Play-by-play: According to an Associated Press report, police in Portsmouth, N.H., charge that former restaurant owner Brian Pearson, 28, placed nearly $2,500 worth of charges (averaging $65 a pop) on as many as 37 people's credit cards for about nine months ending May 2011. However, authorities - as they began getting phone calls from the victims - started to see a pattern.
What went wrong: He went from being a boss to being a crime boss. All of Pearson's victims, at one time or another, had visited Bella Sol, a local restaurant owned by Pearson, and in each case, they had been double billed for their meals. If Pearson was trying to rip off his customers quietly…well, he may have been quiet personally, but his paper trail was quite loud.
Interesting tidbit: And while it looks at first glance as if Pearson may have been trying to stave off financial problems with his restaurant shutting down, the double billing didn't go to, say, paying off a landlord or a food supplier. Some of his alleged purchases went toward monthly gym membership fees and a visit to a Connecticut casino.

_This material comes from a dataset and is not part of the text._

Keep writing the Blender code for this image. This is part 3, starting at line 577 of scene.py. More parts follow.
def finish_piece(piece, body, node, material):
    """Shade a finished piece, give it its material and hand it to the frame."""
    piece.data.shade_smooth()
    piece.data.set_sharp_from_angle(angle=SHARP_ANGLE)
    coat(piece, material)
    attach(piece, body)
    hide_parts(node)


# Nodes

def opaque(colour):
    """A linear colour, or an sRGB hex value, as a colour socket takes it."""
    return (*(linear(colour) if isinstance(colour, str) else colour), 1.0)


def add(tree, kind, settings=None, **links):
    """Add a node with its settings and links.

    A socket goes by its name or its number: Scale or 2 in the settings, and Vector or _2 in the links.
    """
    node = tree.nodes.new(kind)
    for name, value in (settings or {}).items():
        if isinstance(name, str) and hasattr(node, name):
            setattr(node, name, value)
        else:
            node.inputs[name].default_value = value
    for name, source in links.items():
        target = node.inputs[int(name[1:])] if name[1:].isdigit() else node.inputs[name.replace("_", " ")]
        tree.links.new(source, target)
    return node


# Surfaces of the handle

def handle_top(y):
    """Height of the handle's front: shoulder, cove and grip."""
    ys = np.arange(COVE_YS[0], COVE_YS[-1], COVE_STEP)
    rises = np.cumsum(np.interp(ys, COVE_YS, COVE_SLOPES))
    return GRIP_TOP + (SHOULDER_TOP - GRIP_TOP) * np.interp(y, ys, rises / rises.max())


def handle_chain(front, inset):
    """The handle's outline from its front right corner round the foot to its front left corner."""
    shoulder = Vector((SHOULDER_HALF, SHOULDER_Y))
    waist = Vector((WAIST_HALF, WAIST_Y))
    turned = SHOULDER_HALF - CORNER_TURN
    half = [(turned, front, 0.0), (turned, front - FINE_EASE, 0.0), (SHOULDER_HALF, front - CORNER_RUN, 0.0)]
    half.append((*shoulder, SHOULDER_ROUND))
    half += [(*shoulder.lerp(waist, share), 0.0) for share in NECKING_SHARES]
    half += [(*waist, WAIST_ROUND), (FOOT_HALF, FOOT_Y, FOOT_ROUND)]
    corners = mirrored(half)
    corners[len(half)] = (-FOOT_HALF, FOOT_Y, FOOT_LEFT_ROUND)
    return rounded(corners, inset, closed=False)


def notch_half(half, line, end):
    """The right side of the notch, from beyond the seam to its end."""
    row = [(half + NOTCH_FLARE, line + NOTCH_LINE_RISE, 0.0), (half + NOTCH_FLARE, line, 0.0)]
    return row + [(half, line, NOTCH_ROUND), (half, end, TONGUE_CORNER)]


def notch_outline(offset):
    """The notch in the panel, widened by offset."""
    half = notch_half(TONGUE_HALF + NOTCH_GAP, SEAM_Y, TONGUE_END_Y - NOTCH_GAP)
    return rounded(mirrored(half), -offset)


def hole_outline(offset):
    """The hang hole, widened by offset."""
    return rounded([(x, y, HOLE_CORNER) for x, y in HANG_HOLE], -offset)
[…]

Credit card safety tip: Guard your mailbox
Crime: Mail theft
Location: Bellingham, Wash.
Play-by-play: Police arrested a man and woman - their identities haven't been released yet - earlier this week, according to KIRO-TV. They are suspected of stealing at least a dozen checks and credit cards from mailboxes. With the stolen credit cards, they would buy expensive items and, the next day, return them to the store for a cash refund.

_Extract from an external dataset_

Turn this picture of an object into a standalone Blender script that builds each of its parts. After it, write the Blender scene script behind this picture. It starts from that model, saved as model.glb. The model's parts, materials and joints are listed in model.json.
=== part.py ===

Police say they were successful because they were so conspicuous and obvious about what they were doing that nobody suspected anything. The couple drove around in a red pickup truck with a flashing orange light on top, assuming that anyone who noticed them would figure that they were driving around on some official duty.

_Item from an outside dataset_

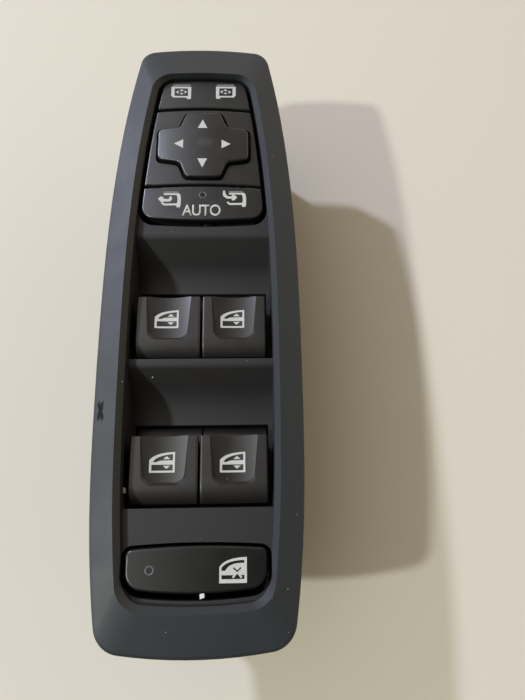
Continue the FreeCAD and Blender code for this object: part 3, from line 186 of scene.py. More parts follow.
# %% [markdown]
# ## Moulded plastics
# Nearly all of the panel is black plastic, yet no two parts look alike: the bezel has a soft-touch
# paint with a very fine grain, the keys are satin, and the hidden housing is plain and coarser. One
# recipe serves them all. A slow cloud shifts the colour a little, a second one shifts the gloss, and
# a fine one raises the grain as bump. What differs from part to part is only the numbers.

# %% The recipe for a moulded plastic
def moulded(name, dark, light, rough, grain_mm, grain_lift, shine=0.5, drift_mm=14.0):
    """A plastic between two colours, with a range of roughness and a raised grain."""
    finish = bpy.data.materials.new(name)
    finish.use_nodes = True
    tree = finish.node_tree
    coat = tree.nodes["Principled BSDF"]
    where = put(tree, "ShaderNodeTexCoord").outputs["Object"]
    drift = put(tree, "ShaderNodeTexNoise", Vector=where, Scale=1 / (drift_mm * mm), Detail=4.0)
    colour = put(
        tree, "ShaderNodeMix", {"data_type": "RGBA", "label": "colour"},
        Factor=drift.outputs["Fac"], _6=(*dark, 1), _7=(*light, 1),
    )
    tree.links.new(colour.outputs[2], coat.inputs["Base Color"])
    wear = put(tree, "ShaderNodeTexNoise", Vector=where, Scale=2.3 / (drift_mm * mm), Detail=6.0)
    gloss = put(
        tree, "ShaderNodeMapRange", {"label": "gloss"},
        Value=wear.outputs["Fac"], From_Min=0.3, From_Max=0.7, To_Min=rough[0], To_Max=rough[1],
    )
    tree.links.new(gloss.outputs["Result"], coat.inputs["Roughness"])
    grain = put(tree, "ShaderNodeTexNoise", Vector=where, Scale=1 / (grain_mm * mm), Detail=3.0)
    lift = put(
        tree, "ShaderNodeBump",
        Height=grain.outputs["Fac"], Strength=grain_lift, Distance=0.05 * mm,
    )
    tree.links.new(lift.outputs["Normal"], coat.inputs["Normal"])
    coat.inputs["Specular IOR Level"].default_value = shine
    return finish


def wear_finish(finish, *names):
    """Give CAD solids this finish."""
    for name in names:
        mesh = solids[name].data
        mesh.materials.clear()
        mesh.materials.append(finish)
    print(finish.name, "on", len(names), "pieces")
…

What went wrong: Going about their crime for too long, perhaps? Once the police got wind of what was happening, finding those suspects was pretty easy. They found a red pickup truck with a flashing orange light - one block away from the police department - and then pulled it over.
Credit card safety tip: Watch your wallet
Crime: Theft, identity theft and forgery
Location: Joliet, Ill.
Play-by-play: About a week ago, according to The Herald-News in Joliet, Ill., a man was in a Walgreens when his wallet fell from his pocket. Two minutes later, surveillance video showed a woman identified as Margaret T. Davis, 51, picking it up. She didn't take it to the lost and found.
Instead, Davis, along with her husband and 29-year-old son, allegedly used a credit card from the stolen wallet to buy cellphones as well as to purchase some things at a gas station and grocery store. They also attempted - evidently unsuccessfully - to get money from an ATM at a Walmart.
One can imagine that the Davis family must have felt pretty happy about their newfound fortune, and perfectly safe since this was, after all, a clear case of finders keepers, losers weepers. No judge in any playground would ever convict them.
Unfortunately, for them, a judge in a courtroom might. The day after the spree, Davis was pulled over by a police officer, who had quickly discovered the credit card theft and was able to speedily track her down.
What went wrong: The man whose wallet had been taken notified his bank and viewed the surveillance video with a detective. The next day, he saw a car that looked like the one that Davis had been driving. But what exactly did Davis do that made it so easy for her to be caught? Well, the man who lost the wallet had the initiative and experience to act fast.
He was a police officer who was on duty when he spotted Davis's car and pulled her over.